◆ Job ◆
Only the lines between the line with "control_knob();" and the line with "if empty is", together with those two lines themselves, are to be copied exactly.

◆ Data shown ◆
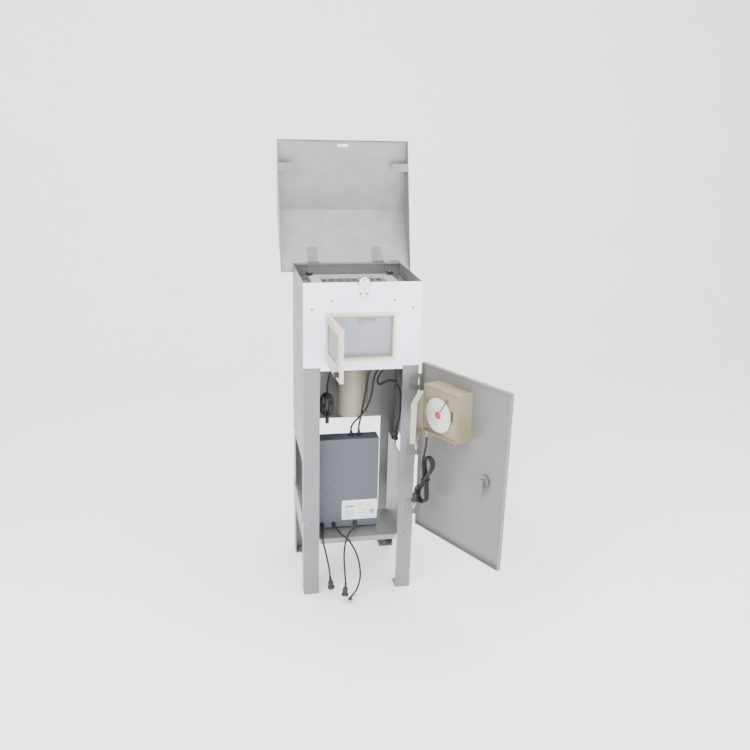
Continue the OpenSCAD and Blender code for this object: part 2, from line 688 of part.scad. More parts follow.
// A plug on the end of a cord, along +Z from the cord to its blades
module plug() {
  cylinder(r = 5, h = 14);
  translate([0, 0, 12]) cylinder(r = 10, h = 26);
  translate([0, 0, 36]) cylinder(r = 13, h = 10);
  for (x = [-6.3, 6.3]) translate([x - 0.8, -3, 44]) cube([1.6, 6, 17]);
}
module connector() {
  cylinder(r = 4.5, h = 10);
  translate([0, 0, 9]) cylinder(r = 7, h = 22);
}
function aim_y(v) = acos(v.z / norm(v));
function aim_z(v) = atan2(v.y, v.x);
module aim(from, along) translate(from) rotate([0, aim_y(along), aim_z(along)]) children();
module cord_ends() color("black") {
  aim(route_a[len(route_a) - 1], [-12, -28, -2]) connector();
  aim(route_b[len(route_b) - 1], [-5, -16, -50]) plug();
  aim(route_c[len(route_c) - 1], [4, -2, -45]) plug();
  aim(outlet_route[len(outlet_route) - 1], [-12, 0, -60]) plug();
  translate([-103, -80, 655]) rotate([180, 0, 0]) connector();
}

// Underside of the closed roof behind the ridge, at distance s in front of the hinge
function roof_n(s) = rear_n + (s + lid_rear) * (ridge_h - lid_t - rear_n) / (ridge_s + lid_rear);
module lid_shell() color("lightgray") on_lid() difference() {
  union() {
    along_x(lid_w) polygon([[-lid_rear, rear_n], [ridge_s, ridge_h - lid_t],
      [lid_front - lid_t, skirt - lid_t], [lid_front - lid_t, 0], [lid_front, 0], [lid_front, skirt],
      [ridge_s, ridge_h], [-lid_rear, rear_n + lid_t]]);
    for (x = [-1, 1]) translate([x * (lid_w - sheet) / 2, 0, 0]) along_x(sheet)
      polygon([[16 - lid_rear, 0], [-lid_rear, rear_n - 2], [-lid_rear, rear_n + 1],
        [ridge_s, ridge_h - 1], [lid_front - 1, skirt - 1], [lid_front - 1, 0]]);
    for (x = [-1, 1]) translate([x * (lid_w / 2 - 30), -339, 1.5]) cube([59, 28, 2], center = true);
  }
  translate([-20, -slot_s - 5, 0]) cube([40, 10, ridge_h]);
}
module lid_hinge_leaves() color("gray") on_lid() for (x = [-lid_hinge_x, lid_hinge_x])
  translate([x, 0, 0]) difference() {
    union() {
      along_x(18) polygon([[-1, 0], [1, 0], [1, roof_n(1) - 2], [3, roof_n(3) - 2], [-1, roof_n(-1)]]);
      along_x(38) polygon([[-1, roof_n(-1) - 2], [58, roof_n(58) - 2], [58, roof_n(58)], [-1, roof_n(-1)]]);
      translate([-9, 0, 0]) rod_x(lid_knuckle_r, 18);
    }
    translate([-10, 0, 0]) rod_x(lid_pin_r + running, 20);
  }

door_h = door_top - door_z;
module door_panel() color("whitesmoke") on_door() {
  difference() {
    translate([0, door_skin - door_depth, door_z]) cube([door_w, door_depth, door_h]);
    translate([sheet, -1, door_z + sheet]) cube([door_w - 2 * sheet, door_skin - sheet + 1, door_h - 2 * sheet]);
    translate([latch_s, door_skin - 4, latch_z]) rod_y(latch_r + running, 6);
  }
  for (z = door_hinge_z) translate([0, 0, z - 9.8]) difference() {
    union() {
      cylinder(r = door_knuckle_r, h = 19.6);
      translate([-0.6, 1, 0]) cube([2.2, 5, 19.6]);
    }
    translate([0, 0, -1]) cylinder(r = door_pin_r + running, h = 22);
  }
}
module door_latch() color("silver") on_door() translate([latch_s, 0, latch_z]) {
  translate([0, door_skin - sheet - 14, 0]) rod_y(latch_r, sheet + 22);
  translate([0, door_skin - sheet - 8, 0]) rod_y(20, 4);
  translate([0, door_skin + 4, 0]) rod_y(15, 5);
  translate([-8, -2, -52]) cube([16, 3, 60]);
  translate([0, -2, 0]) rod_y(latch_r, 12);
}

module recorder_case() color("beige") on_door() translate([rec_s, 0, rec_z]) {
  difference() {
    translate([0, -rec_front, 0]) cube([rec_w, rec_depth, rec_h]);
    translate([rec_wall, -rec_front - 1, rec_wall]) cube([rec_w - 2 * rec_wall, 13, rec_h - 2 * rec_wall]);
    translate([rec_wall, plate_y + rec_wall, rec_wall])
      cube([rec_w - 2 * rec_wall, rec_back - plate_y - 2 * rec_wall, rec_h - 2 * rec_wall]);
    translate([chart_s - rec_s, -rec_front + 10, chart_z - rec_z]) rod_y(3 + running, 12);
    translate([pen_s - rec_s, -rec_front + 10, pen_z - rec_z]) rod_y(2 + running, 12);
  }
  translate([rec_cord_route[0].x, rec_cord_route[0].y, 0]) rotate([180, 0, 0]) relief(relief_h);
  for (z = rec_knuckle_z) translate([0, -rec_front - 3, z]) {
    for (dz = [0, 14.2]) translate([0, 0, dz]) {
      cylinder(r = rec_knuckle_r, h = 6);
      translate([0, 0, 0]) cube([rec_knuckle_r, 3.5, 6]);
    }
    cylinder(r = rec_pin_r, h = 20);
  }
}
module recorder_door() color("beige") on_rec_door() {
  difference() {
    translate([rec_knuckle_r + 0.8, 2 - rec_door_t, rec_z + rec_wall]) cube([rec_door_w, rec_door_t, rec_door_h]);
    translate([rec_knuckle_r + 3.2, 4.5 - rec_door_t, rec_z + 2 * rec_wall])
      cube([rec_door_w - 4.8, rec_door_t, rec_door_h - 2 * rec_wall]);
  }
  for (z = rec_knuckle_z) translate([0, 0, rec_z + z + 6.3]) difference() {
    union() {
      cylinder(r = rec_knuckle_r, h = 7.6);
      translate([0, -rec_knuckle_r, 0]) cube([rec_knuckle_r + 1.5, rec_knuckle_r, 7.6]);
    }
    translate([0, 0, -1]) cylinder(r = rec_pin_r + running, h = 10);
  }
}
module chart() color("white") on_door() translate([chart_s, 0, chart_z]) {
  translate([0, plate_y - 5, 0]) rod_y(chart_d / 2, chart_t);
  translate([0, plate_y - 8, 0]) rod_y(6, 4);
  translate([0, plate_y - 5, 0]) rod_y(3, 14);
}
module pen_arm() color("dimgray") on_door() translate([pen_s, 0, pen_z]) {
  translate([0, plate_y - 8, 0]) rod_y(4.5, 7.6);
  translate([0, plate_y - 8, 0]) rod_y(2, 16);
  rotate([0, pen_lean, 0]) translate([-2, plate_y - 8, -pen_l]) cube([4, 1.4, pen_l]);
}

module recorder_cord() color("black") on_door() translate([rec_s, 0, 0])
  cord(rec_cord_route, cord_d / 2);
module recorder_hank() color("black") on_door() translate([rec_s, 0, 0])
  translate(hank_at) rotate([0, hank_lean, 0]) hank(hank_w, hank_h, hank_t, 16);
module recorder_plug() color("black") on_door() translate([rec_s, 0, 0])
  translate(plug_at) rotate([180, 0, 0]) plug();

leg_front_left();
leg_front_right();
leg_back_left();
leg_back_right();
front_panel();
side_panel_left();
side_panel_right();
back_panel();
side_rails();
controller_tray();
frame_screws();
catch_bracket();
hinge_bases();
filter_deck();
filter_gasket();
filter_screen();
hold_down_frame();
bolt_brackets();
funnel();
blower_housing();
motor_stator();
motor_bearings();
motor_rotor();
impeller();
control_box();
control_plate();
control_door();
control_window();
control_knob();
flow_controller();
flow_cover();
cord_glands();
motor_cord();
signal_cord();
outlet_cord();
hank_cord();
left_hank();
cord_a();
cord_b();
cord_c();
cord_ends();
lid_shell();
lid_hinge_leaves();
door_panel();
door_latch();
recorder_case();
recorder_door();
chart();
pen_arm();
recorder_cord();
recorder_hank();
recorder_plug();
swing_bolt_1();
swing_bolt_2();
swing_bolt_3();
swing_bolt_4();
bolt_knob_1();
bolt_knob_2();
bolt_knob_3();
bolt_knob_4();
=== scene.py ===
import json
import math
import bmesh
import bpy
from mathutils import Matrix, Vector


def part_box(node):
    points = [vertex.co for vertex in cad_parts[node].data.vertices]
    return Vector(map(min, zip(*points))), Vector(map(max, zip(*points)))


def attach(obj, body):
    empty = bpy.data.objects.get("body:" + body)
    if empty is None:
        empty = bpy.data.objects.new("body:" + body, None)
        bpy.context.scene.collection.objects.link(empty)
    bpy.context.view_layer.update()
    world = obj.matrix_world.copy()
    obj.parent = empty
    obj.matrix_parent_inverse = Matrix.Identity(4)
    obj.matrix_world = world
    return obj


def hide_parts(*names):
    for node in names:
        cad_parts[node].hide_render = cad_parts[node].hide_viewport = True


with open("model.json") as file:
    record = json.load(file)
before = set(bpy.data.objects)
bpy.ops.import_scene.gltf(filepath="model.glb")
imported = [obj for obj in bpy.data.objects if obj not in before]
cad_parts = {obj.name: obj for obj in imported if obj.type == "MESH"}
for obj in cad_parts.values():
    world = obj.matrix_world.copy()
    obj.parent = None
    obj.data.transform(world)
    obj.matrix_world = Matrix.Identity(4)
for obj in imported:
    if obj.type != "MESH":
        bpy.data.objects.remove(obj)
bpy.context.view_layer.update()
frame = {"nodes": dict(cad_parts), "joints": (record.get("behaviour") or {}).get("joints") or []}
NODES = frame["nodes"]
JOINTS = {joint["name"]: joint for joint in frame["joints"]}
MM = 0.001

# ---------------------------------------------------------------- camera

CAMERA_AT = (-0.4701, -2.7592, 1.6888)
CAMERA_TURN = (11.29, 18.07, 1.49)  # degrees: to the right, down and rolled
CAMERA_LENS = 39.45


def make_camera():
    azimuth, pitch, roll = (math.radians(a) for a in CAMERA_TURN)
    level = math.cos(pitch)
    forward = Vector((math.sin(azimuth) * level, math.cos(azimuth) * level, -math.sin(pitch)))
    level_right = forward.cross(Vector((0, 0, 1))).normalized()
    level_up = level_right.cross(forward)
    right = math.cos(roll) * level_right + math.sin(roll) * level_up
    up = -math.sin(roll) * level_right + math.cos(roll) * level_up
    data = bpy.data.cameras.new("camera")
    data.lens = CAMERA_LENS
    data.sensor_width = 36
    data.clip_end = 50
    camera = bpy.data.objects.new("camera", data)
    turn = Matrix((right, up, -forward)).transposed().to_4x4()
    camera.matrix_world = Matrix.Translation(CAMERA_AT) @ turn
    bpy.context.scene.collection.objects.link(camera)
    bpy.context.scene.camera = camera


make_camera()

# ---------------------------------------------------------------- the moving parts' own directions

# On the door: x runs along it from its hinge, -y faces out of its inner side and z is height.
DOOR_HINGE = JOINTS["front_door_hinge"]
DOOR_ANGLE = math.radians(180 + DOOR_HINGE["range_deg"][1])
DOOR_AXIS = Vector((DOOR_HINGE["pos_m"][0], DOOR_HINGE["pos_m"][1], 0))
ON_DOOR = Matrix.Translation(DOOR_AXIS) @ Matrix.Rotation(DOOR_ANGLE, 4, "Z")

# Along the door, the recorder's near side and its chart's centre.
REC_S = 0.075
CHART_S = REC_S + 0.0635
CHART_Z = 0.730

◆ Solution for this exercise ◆
control_knob();
flow_controller();
flow_cover();
cord_glands();
motor_cord();
signal_cord();
outlet_cord();
hank_cord();
left_hank();
cord_a();
cord_b();
cord_c();
cord_ends();
lid_shell();
lid_hinge_leaves();
door_panel();
door_latch();
recorder_case();
recorder_door();
chart();
pen_arm();
recorder_cord();
recorder_hank();
recorder_plug();
swing_bolt_1();
swing_bolt_2();
swing_bolt_3();
swing_bolt_4();
bolt_knob_1();
bolt_knob_2();
bolt_knob_3();
bolt_knob_4();
=== scene.py ===
import json
import math
import bmesh
import bpy
from mathutils import Matrix, Vector


def part_box(node):
    points = [vertex.co for vertex in cad_parts[node].data.vertices]
    return Vector(map(min, zip(*points))), Vector(map(max, zip(*points)))


def attach(obj, body):
    empty = bpy.data.objects.get("body:" + body)
    if empty is None:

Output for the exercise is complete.